Span<T: BitwiseCopyabe>.unsafeView<U: BitwiseCopyable>(as type: U.Type) -> Span
I still think this API should require AnyBitPattern
and not just BitwiseCopyable
. Bool
is BitwiseCopyable
, but creating one from 0x02..<0xFF
is instant UB and that's a bit too unsafe even for an unsafeView
.
The same could be said about any BitwiseCopyable type that maintains invariants.
Yes, but most other BitwiseCopyable
types with invariants only have UB when you perform certain operations on them after the invariants are broken, in the case of Bool
(or any other enum) merely existing in an invalid state is UB.
That would imply this API could never be used with a struct that contained a Bool stored property. I don’t think that’s tenable.
That's not enitely true, you would just have to make sure the bytes corresponding to the Bool
were valid first. Also, you can already hit this UB by rebinding the buffer from withUnsafe{Mutable}Bytes(of:_:)
or with unsafeBitCast(_:to:)
. This is already something you should not be doing.
Importantly, these
UnsafeBufferPointer
use cases are hidden deep within the internal implementation details of high-performance data structure implementations (or other safe constructs); I do not expect they will ever need to raise to the level of their public API surface.
Good point. It's not worth introducing an UninitializedSpan
type just to handle some implementation details that very few people will encounter. I'm mainly concerned with types that appear in public API.
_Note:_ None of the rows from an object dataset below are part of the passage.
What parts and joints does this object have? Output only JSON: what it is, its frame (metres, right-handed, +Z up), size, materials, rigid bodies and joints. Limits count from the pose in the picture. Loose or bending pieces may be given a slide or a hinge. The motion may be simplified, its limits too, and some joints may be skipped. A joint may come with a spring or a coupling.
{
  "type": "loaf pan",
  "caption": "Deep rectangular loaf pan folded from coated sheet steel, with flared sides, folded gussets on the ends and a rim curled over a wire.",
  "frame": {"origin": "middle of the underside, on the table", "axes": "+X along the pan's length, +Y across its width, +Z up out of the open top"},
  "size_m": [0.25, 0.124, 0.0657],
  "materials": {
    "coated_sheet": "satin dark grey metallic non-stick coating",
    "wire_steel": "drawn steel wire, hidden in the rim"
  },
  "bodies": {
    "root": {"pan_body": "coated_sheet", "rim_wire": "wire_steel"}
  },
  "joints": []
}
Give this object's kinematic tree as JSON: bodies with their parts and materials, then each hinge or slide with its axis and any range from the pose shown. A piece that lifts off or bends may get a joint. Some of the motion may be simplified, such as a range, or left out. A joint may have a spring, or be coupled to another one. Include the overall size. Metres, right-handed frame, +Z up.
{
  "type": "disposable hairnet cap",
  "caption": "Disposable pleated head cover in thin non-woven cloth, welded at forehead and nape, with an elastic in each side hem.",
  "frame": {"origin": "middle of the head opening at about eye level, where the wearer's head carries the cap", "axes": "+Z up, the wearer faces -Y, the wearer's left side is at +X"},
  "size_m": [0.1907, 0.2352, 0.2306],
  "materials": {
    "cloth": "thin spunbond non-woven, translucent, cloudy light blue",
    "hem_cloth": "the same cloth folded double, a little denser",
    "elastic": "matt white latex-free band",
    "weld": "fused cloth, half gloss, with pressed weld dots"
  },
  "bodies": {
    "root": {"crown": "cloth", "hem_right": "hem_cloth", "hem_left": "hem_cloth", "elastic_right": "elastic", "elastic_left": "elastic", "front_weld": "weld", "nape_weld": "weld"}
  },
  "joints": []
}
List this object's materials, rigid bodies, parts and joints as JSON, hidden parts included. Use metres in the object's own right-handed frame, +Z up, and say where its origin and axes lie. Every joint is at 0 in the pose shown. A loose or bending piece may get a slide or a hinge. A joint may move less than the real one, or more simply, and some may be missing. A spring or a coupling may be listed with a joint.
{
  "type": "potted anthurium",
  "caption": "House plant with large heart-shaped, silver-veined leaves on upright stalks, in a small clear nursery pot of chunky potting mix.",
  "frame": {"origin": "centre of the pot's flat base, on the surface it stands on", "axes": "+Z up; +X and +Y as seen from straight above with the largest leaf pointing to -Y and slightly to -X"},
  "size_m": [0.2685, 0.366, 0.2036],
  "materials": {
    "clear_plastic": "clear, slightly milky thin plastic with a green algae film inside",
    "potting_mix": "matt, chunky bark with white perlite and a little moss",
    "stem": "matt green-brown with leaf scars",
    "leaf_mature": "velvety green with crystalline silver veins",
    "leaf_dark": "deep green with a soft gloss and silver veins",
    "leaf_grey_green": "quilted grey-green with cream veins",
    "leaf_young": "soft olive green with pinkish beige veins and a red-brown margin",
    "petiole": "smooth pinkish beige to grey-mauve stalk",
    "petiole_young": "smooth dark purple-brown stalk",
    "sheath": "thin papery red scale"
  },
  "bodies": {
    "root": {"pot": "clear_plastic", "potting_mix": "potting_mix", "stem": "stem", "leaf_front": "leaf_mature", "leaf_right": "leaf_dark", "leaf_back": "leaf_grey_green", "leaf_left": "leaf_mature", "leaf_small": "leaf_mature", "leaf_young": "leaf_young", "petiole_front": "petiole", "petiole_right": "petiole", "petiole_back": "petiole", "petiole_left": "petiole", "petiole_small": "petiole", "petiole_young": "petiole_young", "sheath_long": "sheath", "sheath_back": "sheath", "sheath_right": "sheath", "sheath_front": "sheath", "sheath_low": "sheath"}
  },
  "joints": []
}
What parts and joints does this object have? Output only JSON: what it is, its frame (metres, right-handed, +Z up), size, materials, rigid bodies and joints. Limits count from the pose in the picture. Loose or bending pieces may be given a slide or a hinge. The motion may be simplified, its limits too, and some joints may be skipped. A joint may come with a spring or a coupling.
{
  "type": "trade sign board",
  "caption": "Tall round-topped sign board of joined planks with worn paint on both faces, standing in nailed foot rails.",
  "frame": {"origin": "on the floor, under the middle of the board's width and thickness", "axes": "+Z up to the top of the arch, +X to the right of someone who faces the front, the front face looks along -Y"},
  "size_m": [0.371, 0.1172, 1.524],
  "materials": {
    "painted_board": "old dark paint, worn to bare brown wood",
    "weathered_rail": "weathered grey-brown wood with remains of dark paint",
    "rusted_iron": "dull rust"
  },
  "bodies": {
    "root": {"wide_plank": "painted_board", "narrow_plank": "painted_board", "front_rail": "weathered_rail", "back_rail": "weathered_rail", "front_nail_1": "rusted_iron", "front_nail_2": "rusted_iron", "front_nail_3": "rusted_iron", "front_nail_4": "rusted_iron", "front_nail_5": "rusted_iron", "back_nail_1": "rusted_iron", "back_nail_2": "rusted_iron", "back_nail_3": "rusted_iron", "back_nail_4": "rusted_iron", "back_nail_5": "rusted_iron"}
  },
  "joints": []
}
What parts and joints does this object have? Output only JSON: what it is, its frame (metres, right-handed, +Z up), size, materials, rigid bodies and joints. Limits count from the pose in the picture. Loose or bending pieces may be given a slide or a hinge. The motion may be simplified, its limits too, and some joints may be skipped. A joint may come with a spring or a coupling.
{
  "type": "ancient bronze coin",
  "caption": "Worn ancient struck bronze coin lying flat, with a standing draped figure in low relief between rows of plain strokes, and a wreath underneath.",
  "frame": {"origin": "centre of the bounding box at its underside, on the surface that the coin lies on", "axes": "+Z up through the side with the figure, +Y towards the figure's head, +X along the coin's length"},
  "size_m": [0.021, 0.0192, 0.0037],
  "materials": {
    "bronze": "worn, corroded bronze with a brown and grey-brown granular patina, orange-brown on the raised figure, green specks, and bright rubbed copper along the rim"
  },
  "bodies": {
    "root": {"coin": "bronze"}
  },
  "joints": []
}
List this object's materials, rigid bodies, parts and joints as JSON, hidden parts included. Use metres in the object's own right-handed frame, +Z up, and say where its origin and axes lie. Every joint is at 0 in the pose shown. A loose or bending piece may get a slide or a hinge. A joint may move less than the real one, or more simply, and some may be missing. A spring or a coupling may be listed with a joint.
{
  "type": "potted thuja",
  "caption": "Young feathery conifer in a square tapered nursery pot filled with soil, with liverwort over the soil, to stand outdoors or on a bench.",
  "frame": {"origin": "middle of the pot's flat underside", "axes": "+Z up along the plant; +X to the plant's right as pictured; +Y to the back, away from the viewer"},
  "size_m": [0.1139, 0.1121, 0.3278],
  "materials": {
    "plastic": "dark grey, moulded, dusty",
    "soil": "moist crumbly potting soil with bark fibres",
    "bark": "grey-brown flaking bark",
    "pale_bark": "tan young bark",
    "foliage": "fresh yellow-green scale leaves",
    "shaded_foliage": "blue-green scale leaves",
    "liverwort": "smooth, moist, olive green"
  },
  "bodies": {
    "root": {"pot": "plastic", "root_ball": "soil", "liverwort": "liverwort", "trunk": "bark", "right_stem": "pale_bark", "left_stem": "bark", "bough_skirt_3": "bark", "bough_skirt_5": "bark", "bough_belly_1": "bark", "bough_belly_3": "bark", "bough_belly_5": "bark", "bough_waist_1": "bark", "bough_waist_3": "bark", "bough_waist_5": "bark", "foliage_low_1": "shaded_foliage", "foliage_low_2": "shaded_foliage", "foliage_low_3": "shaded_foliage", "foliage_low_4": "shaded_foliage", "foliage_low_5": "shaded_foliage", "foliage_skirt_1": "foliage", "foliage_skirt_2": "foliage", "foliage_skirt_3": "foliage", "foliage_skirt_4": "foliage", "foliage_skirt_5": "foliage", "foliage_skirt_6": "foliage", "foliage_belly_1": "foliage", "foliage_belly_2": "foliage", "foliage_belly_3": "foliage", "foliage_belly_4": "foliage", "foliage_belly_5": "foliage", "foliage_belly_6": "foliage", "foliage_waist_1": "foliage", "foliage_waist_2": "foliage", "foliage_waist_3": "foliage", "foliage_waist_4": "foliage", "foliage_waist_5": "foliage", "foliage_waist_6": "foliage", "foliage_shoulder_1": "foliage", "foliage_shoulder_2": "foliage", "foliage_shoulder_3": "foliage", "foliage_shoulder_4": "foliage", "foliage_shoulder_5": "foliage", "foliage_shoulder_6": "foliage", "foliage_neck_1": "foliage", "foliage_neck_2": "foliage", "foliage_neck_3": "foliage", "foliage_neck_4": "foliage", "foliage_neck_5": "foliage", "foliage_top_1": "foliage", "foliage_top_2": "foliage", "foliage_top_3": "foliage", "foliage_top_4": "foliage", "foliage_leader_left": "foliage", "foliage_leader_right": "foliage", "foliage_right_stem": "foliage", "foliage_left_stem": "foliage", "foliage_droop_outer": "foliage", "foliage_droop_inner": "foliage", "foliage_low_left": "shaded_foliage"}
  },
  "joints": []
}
I would appreciate @Andrew_Trick’s input on whether the existence of memory bound to Bool
having a value other than 0x0
or 0x1
is undefined behavior. If that’s true, is Bool
the only type with this very restrictive property? Or would the existence of a byte bound to String.UTF8View.Element
with its high bit set also immediately invoke nasal demons?
I don’t think it would ever be practical to say that code must introspect an opaque byte buffer for all of the bytes a Bool
(or any other “special” type) might be constructed from at the risk of invoking UB. The behavior of trying to initialize a Bool
from an arbitrary byte should be well defined.